- Given instruction
Identify each line below containing the string "caption" and copy it.

--- Supplied material ---

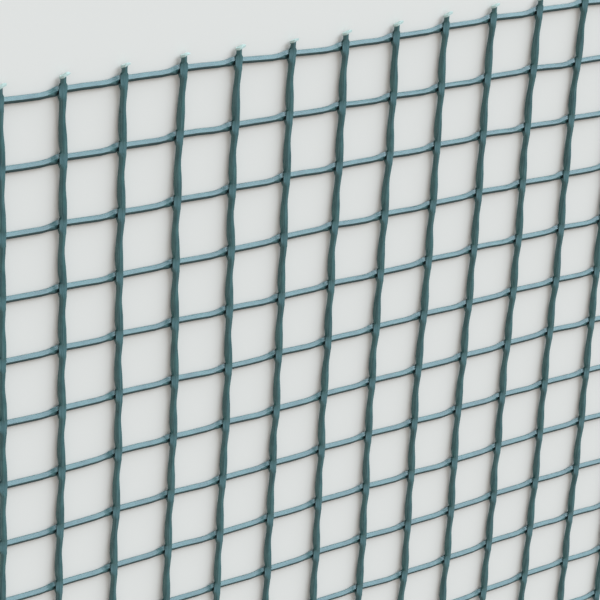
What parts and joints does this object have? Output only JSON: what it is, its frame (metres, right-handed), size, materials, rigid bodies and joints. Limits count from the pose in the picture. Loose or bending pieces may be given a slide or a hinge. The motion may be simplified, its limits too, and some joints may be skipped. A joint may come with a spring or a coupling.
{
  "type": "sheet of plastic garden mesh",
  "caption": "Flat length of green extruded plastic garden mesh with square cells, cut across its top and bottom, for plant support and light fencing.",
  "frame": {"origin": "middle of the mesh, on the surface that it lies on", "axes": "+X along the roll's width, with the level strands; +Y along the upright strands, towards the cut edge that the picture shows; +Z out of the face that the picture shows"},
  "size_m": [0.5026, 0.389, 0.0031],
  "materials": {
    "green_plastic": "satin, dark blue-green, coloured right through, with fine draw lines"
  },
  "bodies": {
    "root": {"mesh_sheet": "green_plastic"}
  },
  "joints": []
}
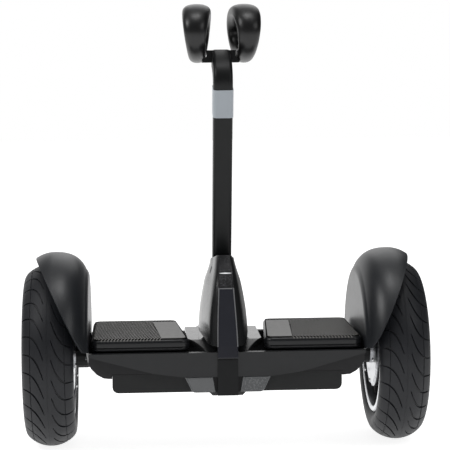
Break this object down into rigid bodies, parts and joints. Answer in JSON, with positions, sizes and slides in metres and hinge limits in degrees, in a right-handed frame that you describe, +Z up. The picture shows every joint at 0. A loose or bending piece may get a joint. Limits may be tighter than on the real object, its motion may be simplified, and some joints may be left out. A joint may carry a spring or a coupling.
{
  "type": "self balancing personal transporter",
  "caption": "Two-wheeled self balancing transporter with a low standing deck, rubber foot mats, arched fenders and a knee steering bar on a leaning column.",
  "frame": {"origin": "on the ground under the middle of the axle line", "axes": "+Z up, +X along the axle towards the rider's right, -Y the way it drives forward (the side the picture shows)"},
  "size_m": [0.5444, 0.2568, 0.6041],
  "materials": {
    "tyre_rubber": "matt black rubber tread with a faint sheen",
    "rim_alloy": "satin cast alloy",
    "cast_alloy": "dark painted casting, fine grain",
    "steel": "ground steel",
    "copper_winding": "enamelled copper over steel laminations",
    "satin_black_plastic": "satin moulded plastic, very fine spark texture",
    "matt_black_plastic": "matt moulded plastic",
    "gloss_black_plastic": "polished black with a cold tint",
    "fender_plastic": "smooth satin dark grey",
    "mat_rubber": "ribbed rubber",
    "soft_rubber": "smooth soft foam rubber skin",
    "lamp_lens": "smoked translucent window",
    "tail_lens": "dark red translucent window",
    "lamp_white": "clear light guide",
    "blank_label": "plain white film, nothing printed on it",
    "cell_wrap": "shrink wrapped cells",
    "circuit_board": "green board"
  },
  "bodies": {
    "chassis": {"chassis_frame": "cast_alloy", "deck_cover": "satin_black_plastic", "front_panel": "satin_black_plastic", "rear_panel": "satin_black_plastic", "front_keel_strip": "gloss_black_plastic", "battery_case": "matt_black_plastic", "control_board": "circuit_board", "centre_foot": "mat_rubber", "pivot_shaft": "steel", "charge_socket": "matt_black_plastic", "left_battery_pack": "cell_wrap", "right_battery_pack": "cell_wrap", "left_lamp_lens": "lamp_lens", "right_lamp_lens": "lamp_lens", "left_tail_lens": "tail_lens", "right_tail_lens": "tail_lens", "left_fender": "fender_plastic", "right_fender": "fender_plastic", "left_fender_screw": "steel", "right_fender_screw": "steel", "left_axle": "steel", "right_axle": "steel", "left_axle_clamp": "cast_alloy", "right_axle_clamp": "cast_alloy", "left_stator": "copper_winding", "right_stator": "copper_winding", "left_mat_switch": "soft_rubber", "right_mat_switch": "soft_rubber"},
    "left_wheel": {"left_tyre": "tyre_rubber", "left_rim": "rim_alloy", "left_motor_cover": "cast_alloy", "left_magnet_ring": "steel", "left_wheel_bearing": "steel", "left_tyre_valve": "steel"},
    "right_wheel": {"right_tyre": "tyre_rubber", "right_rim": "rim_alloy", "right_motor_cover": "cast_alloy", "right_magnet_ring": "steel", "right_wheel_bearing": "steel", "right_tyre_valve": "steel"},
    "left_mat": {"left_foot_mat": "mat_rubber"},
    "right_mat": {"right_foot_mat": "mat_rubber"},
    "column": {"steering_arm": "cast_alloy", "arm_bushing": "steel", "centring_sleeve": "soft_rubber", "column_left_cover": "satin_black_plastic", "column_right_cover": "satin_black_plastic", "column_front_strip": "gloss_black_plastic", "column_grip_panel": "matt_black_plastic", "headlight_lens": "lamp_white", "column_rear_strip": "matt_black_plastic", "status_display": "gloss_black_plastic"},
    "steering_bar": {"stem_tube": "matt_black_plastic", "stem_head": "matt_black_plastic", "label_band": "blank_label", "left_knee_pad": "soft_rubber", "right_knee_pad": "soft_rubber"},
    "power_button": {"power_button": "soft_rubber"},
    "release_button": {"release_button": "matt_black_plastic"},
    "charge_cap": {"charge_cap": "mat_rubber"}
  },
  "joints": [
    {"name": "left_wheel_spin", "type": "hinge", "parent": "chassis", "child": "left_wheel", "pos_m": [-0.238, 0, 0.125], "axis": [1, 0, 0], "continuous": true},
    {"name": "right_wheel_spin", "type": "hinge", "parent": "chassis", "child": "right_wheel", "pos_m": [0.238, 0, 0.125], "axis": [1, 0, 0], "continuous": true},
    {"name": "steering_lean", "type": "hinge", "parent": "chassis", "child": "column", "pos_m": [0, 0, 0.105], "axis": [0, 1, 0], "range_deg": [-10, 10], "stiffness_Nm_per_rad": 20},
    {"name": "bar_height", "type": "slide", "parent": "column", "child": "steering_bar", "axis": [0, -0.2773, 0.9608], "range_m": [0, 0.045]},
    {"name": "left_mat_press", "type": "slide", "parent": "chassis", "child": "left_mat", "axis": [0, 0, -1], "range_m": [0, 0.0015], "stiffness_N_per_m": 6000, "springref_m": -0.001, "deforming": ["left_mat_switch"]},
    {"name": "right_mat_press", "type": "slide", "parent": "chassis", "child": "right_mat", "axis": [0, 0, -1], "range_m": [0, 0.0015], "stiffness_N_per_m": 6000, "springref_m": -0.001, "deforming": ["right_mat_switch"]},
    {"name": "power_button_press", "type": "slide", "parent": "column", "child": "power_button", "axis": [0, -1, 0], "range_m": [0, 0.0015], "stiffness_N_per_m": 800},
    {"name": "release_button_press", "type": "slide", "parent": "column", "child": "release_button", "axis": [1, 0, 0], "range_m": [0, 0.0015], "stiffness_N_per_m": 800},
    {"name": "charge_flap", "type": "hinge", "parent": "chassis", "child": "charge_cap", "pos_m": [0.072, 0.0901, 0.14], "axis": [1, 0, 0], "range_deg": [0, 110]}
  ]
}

---
--- Supplied material ---

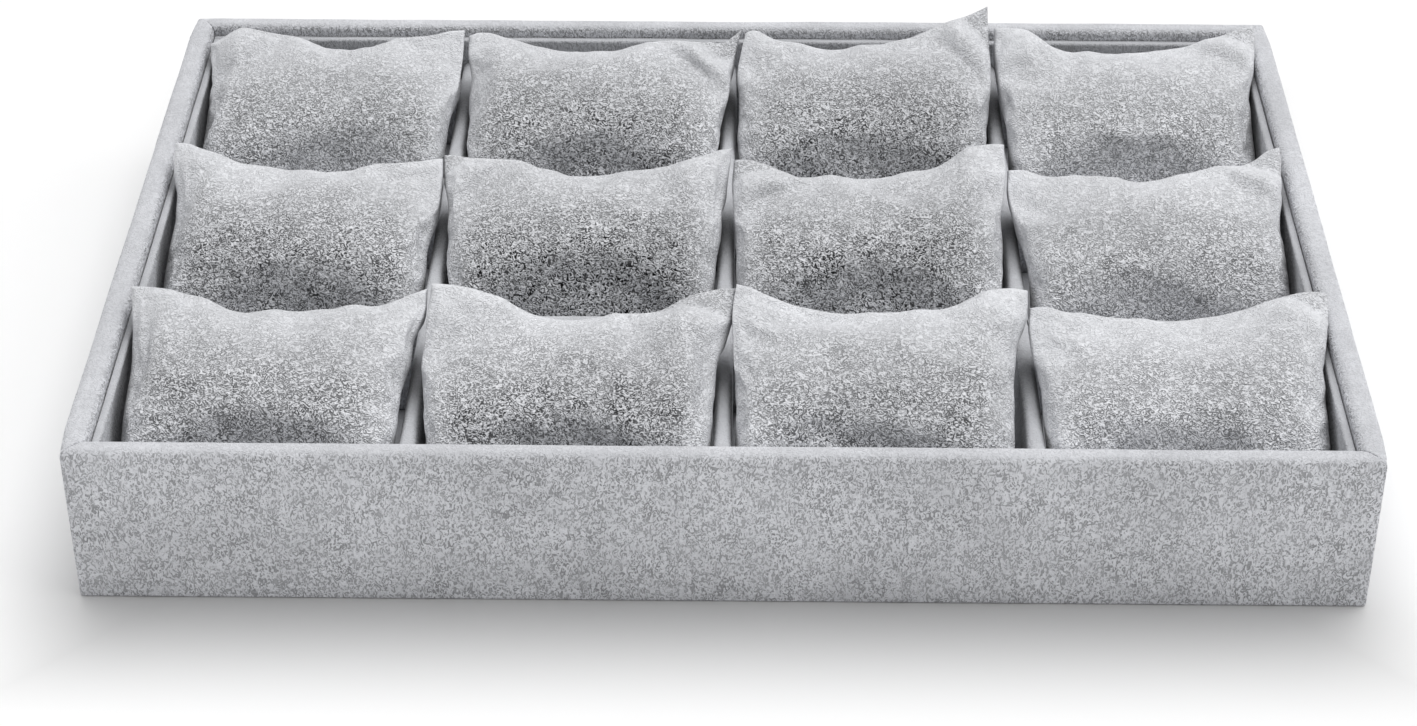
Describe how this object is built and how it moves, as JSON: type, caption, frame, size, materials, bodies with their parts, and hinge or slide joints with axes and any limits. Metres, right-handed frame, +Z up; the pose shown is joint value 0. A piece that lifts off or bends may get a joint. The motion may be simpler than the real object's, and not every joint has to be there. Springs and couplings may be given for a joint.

---

- Answer to this exercise
  "caption": "Flat length of green extruded plastic garden mesh with square cells, cut across its top and bottom, for plant support and light fencing.",
  "caption": "Two-wheeled self balancing transporter with a low standing deck, rubber foot mats, arched fenders and a knee steering bar on a leaning column.",
Describe how this object is built and how it moves, as JSON: type, caption, frame, size, materials, bodies with their parts, and hinge or slide joints with axes and any limits. Metres, right-handed frame, +Z up; the pose shown is joint value 0. A piece that lifts off or bends may get a joint. The motion may be simpler than the real object's, and not every joint has to be there. Springs and couplings may be given for a joint.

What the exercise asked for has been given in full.